Mr. Jeff Stout has become one of the most experienced researchers of rotating detonation engine technology in the US over the last 12 years. He has acted as chief engineer, project engineer, lead designer, and experimentalist for many projects that featured an RDE as the core technology. These include: designing dozens of RDE engine sets with over 70 injectors, setting up offsite hot fire test at 12 different facilities, conducting 28 test campaigns and executing thousands of hot fire tests.  Prior to his work with RDEs, he has also been the principal investigator, primary designer, and test engineer for over a dozen liquid rocket engine (LRE) technology development programs conducting over 800 hot fire tests in this field. His work with LREs emphasized developing combustion chambers and nozzles utilizing advanced ceramic matrix composite materials, many of them with integrated active cooling for high heat flux applications.

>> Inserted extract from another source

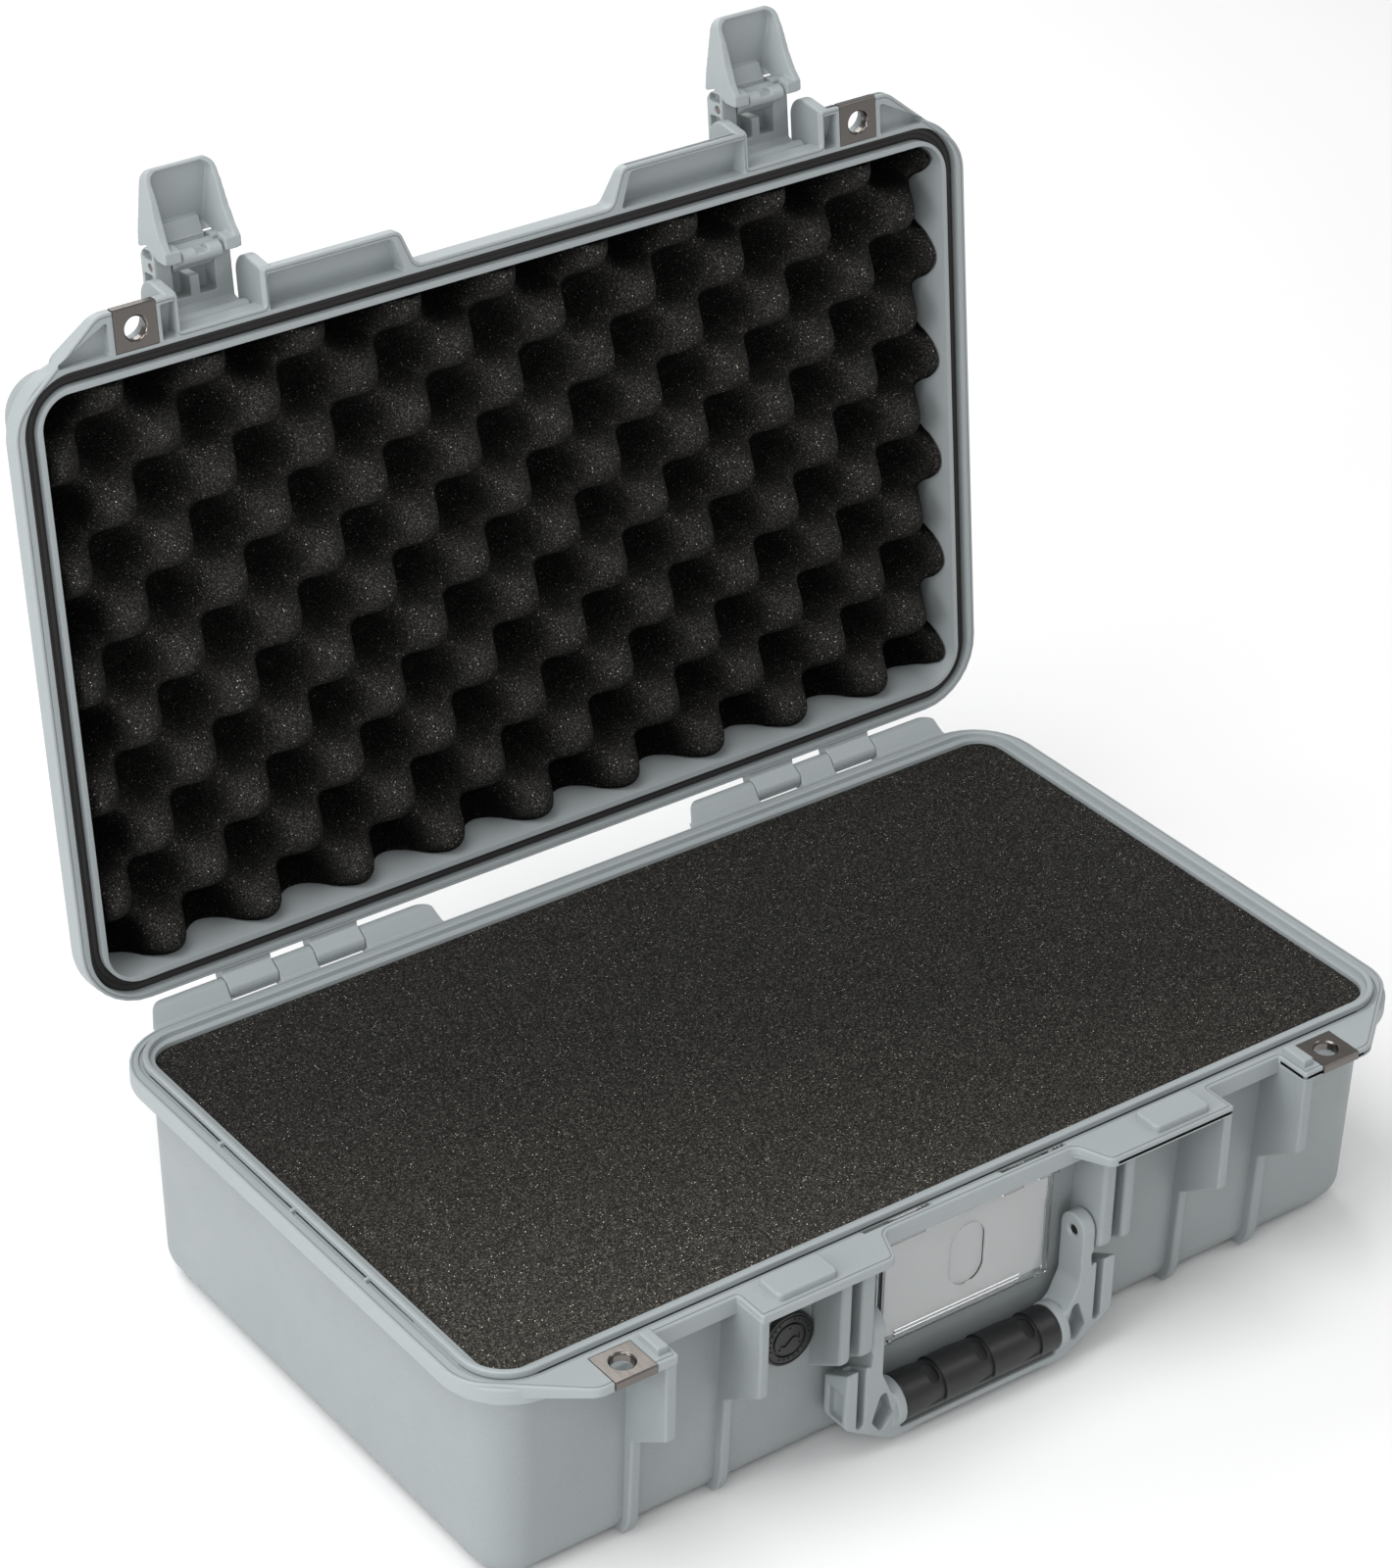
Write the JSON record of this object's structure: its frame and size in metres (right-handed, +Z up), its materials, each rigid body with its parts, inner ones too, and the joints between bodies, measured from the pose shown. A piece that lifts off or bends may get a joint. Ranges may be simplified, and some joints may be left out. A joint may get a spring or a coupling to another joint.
{
  "type": "hard protective case",
  "caption": "Open moulded protective case with foam-filled tub, hinged lid with egg-crate foam, lever latches, padlock points, label window, valve and fold-down handle.",
  "frame": {"origin": "centre of the tub's flat underside", "axes": "+X to the right of a person facing the latches, +Y back to the hinges, +Z up"},
  "size_m": [0.4766, 0.3789, 0.4548],
  "materials": {
    "moulded_grey": "fine moulded texture",
    "foam": "open-cell foam",
    "black": "satin",
    "grip": "soft-touch moulded",
    "seal": "matte",
    "steel": "stamped",
    "clear": "clear",
    "card": "plain card"
  },
  "bodies": {
    "base": {"base_shell": "moulded_grey", "base_foam_block": "foam", "base_foam_pad": "foam", "padlock_plate_base_left": "steel", "padlock_plate_base_right": "steel", "label_window": "clear", "label_card": "card", "valve_body": "black", "valve_cap": "black", "valve_nut": "black", "hinge_pin_left": "steel", "hinge_pin_right": "steel"},
    "handle": {"handle_frame": "moulded_grey", "handle_grip": "grip", "handle_pin_left": "steel", "handle_pin_right": "steel"},
    "lid": {"lid_shell": "moulded_grey", "lid_gasket": "seal", "lid_foam": "foam", "padlock_plate_lid_left": "steel", "padlock_plate_lid_right": "steel"},
    "latch_left": {"latch_left_body": "moulded_grey", "latch_left_pivot_pin": "steel", "latch_left_lever_pin": "steel"},
    "lever_left": {"latch_left_lever": "moulded_grey"},
    "latch_right": {"latch_right_body": "moulded_grey", "latch_right_pivot_pin": "steel", "latch_right_lever_pin": "steel"},
    "lever_right": {"latch_right_lever": "moulded_grey"}
  },
  "joints": [
    {"name": "lid_hinge", "type": "hinge", "parent": "base", "child": "lid", "pos_m": [0, 0.1506, 0.1083], "axis": [1, 0, 0], "range_deg": [0, 96.46]},
    {"name": "handle_pivot", "type": "hinge", "parent": "base", "child": "handle", "pos_m": [0, -0.1415, 0.0645], "axis": [-1, 0, 0], "range_deg": [0, 100]},
    {"name": "latch_left_swing", "type": "hinge", "parent": "lid", "child": "latch_left", "pos_m": [-0.1406, 0.19763, 0.39392], "axis": [1, 0, 0], "range_deg": [0, 90]},
    {"name": "lever_left_turn", "type": "hinge", "parent": "latch_left", "child": "lever_left", "pos_m": [-0.1406, 0.20981, 0.41609], "axis": [-1, 0, 0], "range_deg": [0, 65]},
    {"name": "latch_right_swing", "type": "hinge", "parent": "lid", "child": "latch_right", "pos_m": [0.1406, 0.19763, 0.39392], "axis": [1, 0, 0], "range_deg": [0, 90]},
    {"name": "lever_right_turn", "type": "hinge", "parent": "latch_right", "child": "lever_right", "pos_m": [0.1406, 0.20981, 0.41609], "axis": [-1, 0, 0], "range_deg": [0, 65]}
  ]
}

Dr. Venkat Tangirala is a propulsion and combustion engineer with over 30 years of experience on research and development of aviation propulsion, combustion and pressure gain systems including pulse detonation engines and rotating detonation engines. He has worked across several industries including aviation, power generation and nuclear power. He is currently Technology Director at CPEC Technologies located in Schenectady, New York.  His experience over three decades includes experimental and computational investigations of combustion and thermal-fluid systems, mostly at GE Aviation and GE Research Center in Schenectady, New York.  He graduated from the University of Michigan, with a Doctorate degree in Aerospace Engineering.  He has extensive analysis experience in pressure gain combustion, fluid dynamics, heat transfer aspects of PDE and RDE application space.  He also has computational and experimental research credentials in the areas of autoignition, self-excited dynamics and their role in gas turbine combustors. Venkat has over 30 patents and over 200 publications, a majority related to pressure gain combustion systems.